To put it bluntly, Intel's Pentium M was an instant success and well deserving of the success at that. But in our long running history at AnandTech, we've never been quite satisfied with one successful product - we want to see improvements, perfection of the perfect, if you will. And thus, it was no surprise that we were quite eager to take a look at the follow-up to Intel's 0.13-micron Pentium M, code-named Dothan.

We first heard about Dothan before Banias ever hit the streets as Pentium M. If you'll remember from our original article on the Pentium M, Banias only missed its target completion date by a matter of days. One by-product of on-time execution was that a number of architectural tweaks that the design team wanted to get into Banias had to be left out, a sacrifice made to preserve on-time execution. As soon as the Banias design was complete, those final architectural tweaks and enhancements that didn't make it into the first Pentium M incarnation were at the top of the list for its successor. As a result, Dothan is best viewed as a more polished evolution of Banias, with higher clocks and more cache made possible by Intel's 90nm process.

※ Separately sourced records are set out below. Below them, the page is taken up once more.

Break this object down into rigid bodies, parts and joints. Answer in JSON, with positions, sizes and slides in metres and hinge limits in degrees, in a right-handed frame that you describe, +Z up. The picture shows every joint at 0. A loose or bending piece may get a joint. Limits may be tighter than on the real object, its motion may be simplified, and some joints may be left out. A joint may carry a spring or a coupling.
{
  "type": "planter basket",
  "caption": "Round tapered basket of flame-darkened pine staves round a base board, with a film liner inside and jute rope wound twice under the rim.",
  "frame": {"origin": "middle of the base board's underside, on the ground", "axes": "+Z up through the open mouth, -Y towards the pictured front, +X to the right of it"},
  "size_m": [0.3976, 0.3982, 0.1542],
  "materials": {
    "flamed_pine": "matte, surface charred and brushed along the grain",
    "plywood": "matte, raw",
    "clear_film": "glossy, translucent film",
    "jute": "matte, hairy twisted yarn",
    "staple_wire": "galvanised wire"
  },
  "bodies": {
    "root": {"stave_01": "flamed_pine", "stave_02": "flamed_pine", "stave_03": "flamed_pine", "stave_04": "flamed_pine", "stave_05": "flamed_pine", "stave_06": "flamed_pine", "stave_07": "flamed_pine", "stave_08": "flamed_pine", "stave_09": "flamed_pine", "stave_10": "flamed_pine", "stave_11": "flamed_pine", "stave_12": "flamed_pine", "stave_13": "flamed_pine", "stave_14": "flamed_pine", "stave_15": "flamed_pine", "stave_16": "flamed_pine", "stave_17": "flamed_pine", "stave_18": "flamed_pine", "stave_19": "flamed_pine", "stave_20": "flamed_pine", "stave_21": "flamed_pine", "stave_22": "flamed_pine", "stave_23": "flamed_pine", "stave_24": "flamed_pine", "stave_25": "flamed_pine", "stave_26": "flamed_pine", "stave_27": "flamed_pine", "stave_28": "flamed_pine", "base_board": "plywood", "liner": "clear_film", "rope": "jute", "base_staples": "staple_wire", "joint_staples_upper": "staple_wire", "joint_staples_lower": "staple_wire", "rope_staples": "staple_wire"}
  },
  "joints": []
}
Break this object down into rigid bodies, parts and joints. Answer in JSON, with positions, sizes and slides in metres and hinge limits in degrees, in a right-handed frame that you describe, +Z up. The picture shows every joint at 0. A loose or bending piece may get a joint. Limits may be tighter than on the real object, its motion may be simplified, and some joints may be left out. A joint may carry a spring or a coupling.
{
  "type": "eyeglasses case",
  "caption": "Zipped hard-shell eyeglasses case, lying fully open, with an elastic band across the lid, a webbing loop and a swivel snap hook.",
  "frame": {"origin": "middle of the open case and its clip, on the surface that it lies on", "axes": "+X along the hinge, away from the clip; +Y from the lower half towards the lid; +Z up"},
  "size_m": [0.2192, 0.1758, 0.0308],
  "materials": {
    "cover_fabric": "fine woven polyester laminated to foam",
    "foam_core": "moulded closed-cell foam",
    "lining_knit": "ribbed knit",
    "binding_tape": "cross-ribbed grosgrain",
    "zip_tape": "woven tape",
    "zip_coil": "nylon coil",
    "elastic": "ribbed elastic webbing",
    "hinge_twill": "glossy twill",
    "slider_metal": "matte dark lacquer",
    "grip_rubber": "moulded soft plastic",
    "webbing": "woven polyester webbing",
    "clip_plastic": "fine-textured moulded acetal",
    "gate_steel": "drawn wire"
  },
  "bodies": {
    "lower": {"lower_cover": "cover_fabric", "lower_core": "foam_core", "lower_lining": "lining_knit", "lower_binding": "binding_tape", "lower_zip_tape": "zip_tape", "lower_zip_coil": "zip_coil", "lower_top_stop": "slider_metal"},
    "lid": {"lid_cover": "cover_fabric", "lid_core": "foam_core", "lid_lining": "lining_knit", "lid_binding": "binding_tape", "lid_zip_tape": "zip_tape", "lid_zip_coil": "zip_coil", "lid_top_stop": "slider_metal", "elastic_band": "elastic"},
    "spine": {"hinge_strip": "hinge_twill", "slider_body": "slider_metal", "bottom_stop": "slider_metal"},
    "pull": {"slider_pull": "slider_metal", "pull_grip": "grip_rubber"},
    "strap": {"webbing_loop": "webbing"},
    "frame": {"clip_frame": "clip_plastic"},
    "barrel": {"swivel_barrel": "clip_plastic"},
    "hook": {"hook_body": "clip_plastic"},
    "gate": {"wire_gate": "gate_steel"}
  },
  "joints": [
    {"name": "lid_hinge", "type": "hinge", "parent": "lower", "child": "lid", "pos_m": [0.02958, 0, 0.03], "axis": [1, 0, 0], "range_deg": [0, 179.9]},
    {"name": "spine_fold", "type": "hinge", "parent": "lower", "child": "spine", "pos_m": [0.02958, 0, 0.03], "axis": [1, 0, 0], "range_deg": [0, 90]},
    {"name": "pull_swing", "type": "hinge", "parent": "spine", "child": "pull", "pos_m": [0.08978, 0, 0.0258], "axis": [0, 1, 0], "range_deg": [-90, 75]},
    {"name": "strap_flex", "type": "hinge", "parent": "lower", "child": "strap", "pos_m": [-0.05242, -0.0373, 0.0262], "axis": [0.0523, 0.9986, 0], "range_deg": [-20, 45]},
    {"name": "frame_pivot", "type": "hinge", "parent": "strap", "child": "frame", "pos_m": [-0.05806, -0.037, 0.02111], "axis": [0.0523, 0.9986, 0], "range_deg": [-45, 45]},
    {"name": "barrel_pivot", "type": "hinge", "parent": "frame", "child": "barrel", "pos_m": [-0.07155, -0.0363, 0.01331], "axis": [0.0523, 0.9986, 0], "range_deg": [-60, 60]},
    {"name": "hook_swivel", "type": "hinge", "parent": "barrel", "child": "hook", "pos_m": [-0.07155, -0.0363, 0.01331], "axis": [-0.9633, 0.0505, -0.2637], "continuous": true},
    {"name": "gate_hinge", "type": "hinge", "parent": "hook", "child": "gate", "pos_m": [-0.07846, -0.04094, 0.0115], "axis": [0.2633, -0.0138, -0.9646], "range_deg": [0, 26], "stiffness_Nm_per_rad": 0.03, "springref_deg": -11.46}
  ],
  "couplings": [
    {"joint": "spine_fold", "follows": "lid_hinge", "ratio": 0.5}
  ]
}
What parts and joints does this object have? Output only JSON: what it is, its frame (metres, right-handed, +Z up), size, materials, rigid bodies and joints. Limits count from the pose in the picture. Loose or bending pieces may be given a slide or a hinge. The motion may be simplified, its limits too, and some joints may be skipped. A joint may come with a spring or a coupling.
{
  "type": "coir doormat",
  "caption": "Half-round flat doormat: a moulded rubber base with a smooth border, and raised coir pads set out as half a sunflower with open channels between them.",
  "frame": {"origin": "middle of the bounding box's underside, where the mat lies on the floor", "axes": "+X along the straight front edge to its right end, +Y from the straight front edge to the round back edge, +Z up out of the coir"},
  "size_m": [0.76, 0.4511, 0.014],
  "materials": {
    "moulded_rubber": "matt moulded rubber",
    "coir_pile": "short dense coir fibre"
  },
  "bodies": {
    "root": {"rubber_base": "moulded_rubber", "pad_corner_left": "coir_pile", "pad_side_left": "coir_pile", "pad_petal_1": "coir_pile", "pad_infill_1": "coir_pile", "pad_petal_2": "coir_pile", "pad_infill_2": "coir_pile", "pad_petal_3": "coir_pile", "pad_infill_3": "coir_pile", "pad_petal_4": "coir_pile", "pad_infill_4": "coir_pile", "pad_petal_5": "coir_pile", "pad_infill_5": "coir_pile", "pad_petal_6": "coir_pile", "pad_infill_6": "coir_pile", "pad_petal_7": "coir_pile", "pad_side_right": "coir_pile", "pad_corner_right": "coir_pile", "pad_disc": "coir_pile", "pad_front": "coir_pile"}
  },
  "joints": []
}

But unlike Banias, Dothan wasn't the perfect student on time to its launch; instead, Dothan was released after months of delays. Intel has already publicly released the reason for Dothan's delay. There was apparently an analog design issue with Dothan; more specifically, a PLL was too jittery. Dothan was actually in the hands of OEMs back in January, but the yields were extremely low, thanks to the jittery PLL issue. The solution to the problem required another spin of the silicon, which takes a long time (even longer at 90nm) and resulted in Dothan's lengthy delay.

Being an evolutionary, rather than revolutionary part, Dothan isn't nearly as exciting to talk about as Banias was, but as you'll soon see, that doesn't take away from its worthiness of carrying the Pentium M name.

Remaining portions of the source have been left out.